WASHINGTON – President Donald Trump told a member of Congress on Tuesday night that he would "100 percent" allow the public release of a GOP-drafted memo alleging surveillance abuses by the FBI and the Department of Justice, effectively ending speculation about whether he would back the campaign to declassify the document.

Rep. Jeff Duncan, R-S.C., approached Trump as he exited the House chamber following the State the Union address, and asked him to "release the memo."

"Don't worry, 100 percent," Trump responded, with a wave of his hand.

The exchange was caught by television cameras filming the president after he delivered the address. The president's comments also come as Congress is sharply divided over the fate of the Republican-written memo, which the House Intelligence Committee voted along party lines to release to the public. Trump has up to five days to block their plans, though with his endorsement, once official, lawmakers can move quickly to make the document public. Republicans support its release, but Democrats are opposed.

A White House spokesman confirmed early Wednesday that the administration's official position is now that Trump will release the memo.

The memo deals primarily with the role that intelligence passed along to the FBI by British ex-spy Christopher Steele played in efforts to conduct surveillance on Carter Page, a former Trump campaign adviser, according to people familiar with the four-page document. The memo suggests that Steele, the author of a now-famous dossier alleging Trump has ties to Russian officials, provided bad information to the FBI – although people familiar with it say the memo does not conclude whether Steele intentionally passed along suspect information or simply made a mistake. Steele's dossier work was paid for by the Democratic National Committee and the Hillary Clinton campaign, and Trump has denied the allegations in it.

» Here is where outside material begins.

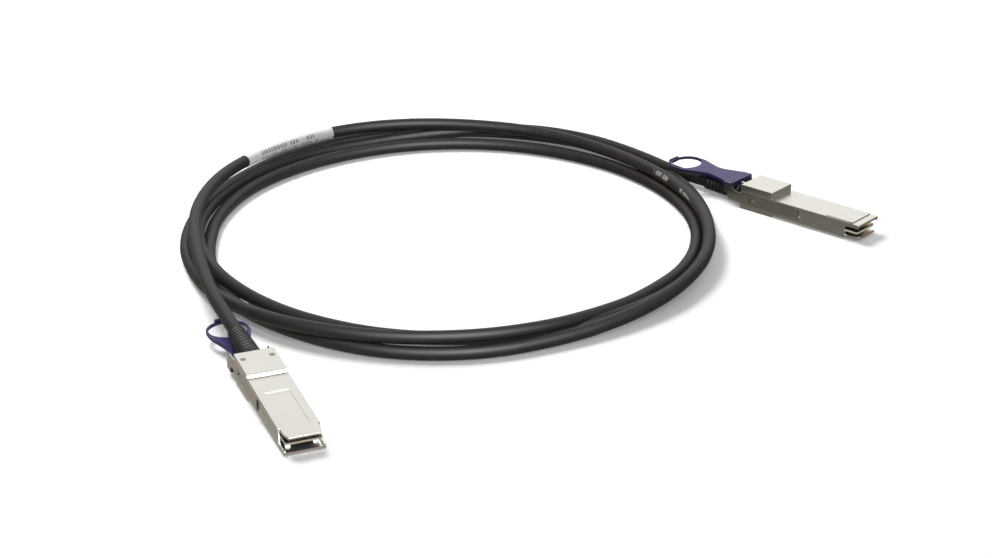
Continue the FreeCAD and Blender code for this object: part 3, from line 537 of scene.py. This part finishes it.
# Thermoplastic elastomer, moulded: soft, near black and almost matt.
boot_rubber = moulded("moulded_tpe_boot", ("#131211", "#1C1A19"), roughness=0.55,
                      grain=0.5556, strength=0.15)
# Polyurethane, moulded over the slide: violet blue with a soft gloss.
tab_rubber = moulded("moulded_tpu_tab", ("#2B2656", "#342F66"), roughness=0.42,
                     grain=0.6667, strength=0.1)
# Glass and epoxy under a printed blue mask, sawn to size: its edges show the glass.
board = moulded("fr4_solder_mask", ("#173A66", "#1D4676"), roughness=0.35,
                grain=0.4545, strength=0.1, edge="#D8CDB4")
# Filled epoxy, moulded round the chip: matt and black.
chip = moulded("epoxy_chip", ("#101010", "#1A1A1A"), roughness=0.6, grain=0.4167, strength=0.2)
# Hot melt poured over the wires: lumpy and black.
fan = moulded("hot_melt_fan", ("#151515", "#222222"), roughness=0.6, grain=1.111, strength=0.2)
# Film and foil wound round each pair: dull silver with the turns just seen.
wire = moulded("twinax_foil", ("#B7AF9C", "#C9C2B2"), roughness=0.4, grain=1.111, strength=0.2)
print("plastics:", *(m.name for m in (boot_rubber, tab_rubber, board, chip, fan, wire)))

# %% Finishes for the parts that stay as they are
FINISHES = {"paddle_card": board, "contacts": gold,
            "memory_chip": chip, "crimp_ring": brass, "wire_fan": fan, "twin_wires": wire,
            "screw_left": screw_steel, "screw_right": screw_steel, "pin_left": screw_steel,
            "pin_right": screw_steel, "spring_left": screw_steel, "spring_right": screw_steel}
for plug in PLUGS:
    for part, surface in FINISHES.items():
        node = nodes["%s_%s" % (plug, part)]
        node.data.materials.clear()
        node.data.materials.append(surface)
print("parts given a finish:", len(PLUGS) * len(FINISHES))

# %% [markdown]
# ## Shaping helpers
# The boots, the metal and the tabs are simple forms that are shaped and cut,
# as a toolmaker would. Each is modelled once, in a plug's own axes and
# millimetres, and copied to both plugs at the end. A block is added, its
# corners are picked by their place and moved or extruded, its edges are
# rounded, and only then are holes cut, so that a shallow recess doesn't hold
# back the rounding of the edges.
# %% Add a form
def block(name, x, y, z):
    """A box between two places along each axis."""
    bpy.ops.object.select_all(action="DESELECT")
    middle = [(low + high) / 2 * MM for low, high in (x, y, z)]
    bpy.ops.mesh.primitive_cube_add(size=1, location=middle)
    made = bpy.context.object
    made.name = name
    made.scale = [(high - low) * MM for low, high in (x, y, z)]
    bpy.ops.object.transform_apply(location=True, rotation=False, scale=True)
    return made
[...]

Democrats have charged that the GOP memo is a thinly veiled attempt to cast doubt on the underpinnings of special counsel Robert Mueller III's Russia probe, as well as the federal law enforcement agencies behind it. Those on the House Intelligence Committee have prepared a rebuttal memo of their own, which the panel voted Monday to make available to members, but not release publicly.

Republican leaders have defended the decision to release their party's memo, citing a process that puts their document, which has been out for almost two weeks, ahead of the Democrats' document. House Speaker Paul Ryan, R-Wis., said Tuesday that the memo is an effort to determine if "there may have been malfeasance at the FBI by certain individuals" and to get the FBI and the Justice Department to "clean their own house."

He stressed that the memo should not interfere with Mueller's probe, or compromise Deputy Attorney General Rod Rosenstein, who oversees that investigation, in any way.

"This is a completely separate matter from Bob Mueller's investigation, and his investigation should be allowed to continue," Ryan said. He added that he thinks "Rosenstein's doing a fine job," and that he has "no reason to see why he should" step down.